After the 1970s, leftist student movements came to a halt and Tsuge left the publication at this time. To ease the drop in sales, younger editors at Garo published the Oshimoro Declaration, attracting Yumura Teruhiko to join the organization. The Japanese art world had begun to play with the idea of heta-uma, a skillful lack of skill, in hope of finding something outside the dualism of beautiful and ugly or good and bad. Heta-uma advocates clumsiness as technique, not conforming to traditional conceptions of beauty. It created a feeling of seeing something truly new, and Teruhiko was a leading figure. Leading artists included Nemoto Takashi, who stressed the idea of otherness. He dubbed his drawings tokusyu or peculiar manga, and styled himself “commander” of the movement. His style invaded the reader’s eyes with intense and overwhelming imagery, forcing a visceral reaction, allow readers to explore enjoyment in the face of disgust. His work became the greatest achievement of Garo in its final years.
As Japan’s financial bubble burst, it threw country into economic recession. Society took on an air of estrangement and culture trended toward light-hearted materialism—and Garo was no exception. Shirato, Tsuge, and others removed themselves from subjects of substance and experimented with a fragmented world, taking everything as a game. Usamaru Furuya and Shintaro Kago, from the guro or grotesque manga movement, sought to heat things up through the rejection of orthodoxy, and perhaps lost themselves in this pursuit. Garo kept up with the times, but had already lost its avant-garde edge; it had moved to the edge of society. All that was left was blind consumption: the end of the Shōwa Period for the country and the magazine.

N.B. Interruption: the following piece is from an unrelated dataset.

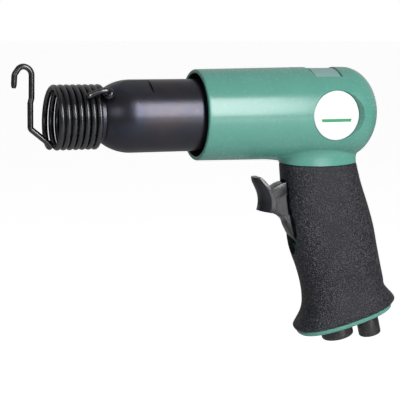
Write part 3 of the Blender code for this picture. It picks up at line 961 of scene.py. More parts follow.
@dataclass(frozen=True)
class PrintedLabel(Finish):
    """A satin label that can carry one plain level band.

    Attributes:
        name: The material's name.
        ground: The label's colour.
        ink: The colour of the band and of the ground's faint fibres.
        band: The band's lower and upper edge, as heights over the barrel's axis in millimetres.
        band_reach: How far the band runs from the label's middle, in millimetres.
        soft: Half the width of the band's soft edges, in millimetres.
    """

    name: str
    ground: Colour
    ink: Colour
    band: Point2 | None = None
    band_reach: float = 8.85
    soft: float = 0.06

    def inked(self, sheet: Sheet, vector: bpy.types.NodeSocket) -> bpy.types.NodeSocket:
        """Return the mask of the band about the label's middle."""
        middle = place(Vector((LABEL_X, 0.0, 0.0)))
        centred = sheet.add("Mapping", vector_type="POINT")
        sheet.feed(centred, Vector=vector, Location=(-middle.x, 0.0, -middle.z))
        parts = sheet.add("SeparateXYZ")
        sheet.join(centred.outputs["Vector"], parts.inputs["Vector"])
        height = parts.outputs["Z"]
        low, high = self.band
        above = sheet.remap(height, ((low - self.soft) * MM, (low + self.soft) * MM), UNIT)
        below = sheet.remap(height, ((high - self.soft) * MM, (high + self.soft) * MM), (1.0, 0.0))
        across = sheet.maths("POWER", parts.outputs["X"], 2.0)
        distance = sheet.maths("SQRT", sheet.maths("ADD", across, sheet.maths("POWER", height, 2.0)), 0.0)
        rim = ((self.band_reach - 0.05) * MM, (self.band_reach + 0.05) * MM)
        within = sheet.remap(distance, rim, (1.0, 0.0))
        return sheet.maths("MULTIPLY", sheet.maths("MULTIPLY", above, below), within)

    def build(self, effects: Effects) -> bpy.types.Material:
        """Build the material from the shared effects."""
        material, sheet, shader, vector = self.start()
        fibre = sheet.noise(vector, 900.0, 4.0, 0.6)
        colour = sheet.blend(sheet.remap(fibre, NOISE_SPAN, (0.0, 0.06)), self.ground, self.ink)
        if self.band is not None:
            colour = sheet.blend(self.inked(sheet, vector), colour, self.ink)
        sheet.join(colour, shader.inputs["Base Color"])
        sheet.join(sheet.remap(fibre, NOISE_SPAN, (0.3, 0.42)), shader.inputs["Roughness"])
        self.bump(sheet, shader, [(fibre, 0.08, 0.03)])
        return material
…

In 1997, Garo invested in advertising and publicity in order to publish a new electronic edition, resulting in massive losses. Publication ceased in 2002; a few electronic editions continued to come out, but after a couple issues that stopped too. Takashi Nemoto, a noted artist, once said, “Garo’s significance … lies in promoting those artists whose genius few recognized: the bizarre, the peculiar, the heretics, the maniacs. It’s not meant to play to the tastes of the masses, but rather to change the world of manga and its artists; a precious moment of self-expression for the scoundrels and lowlifes of the genre.”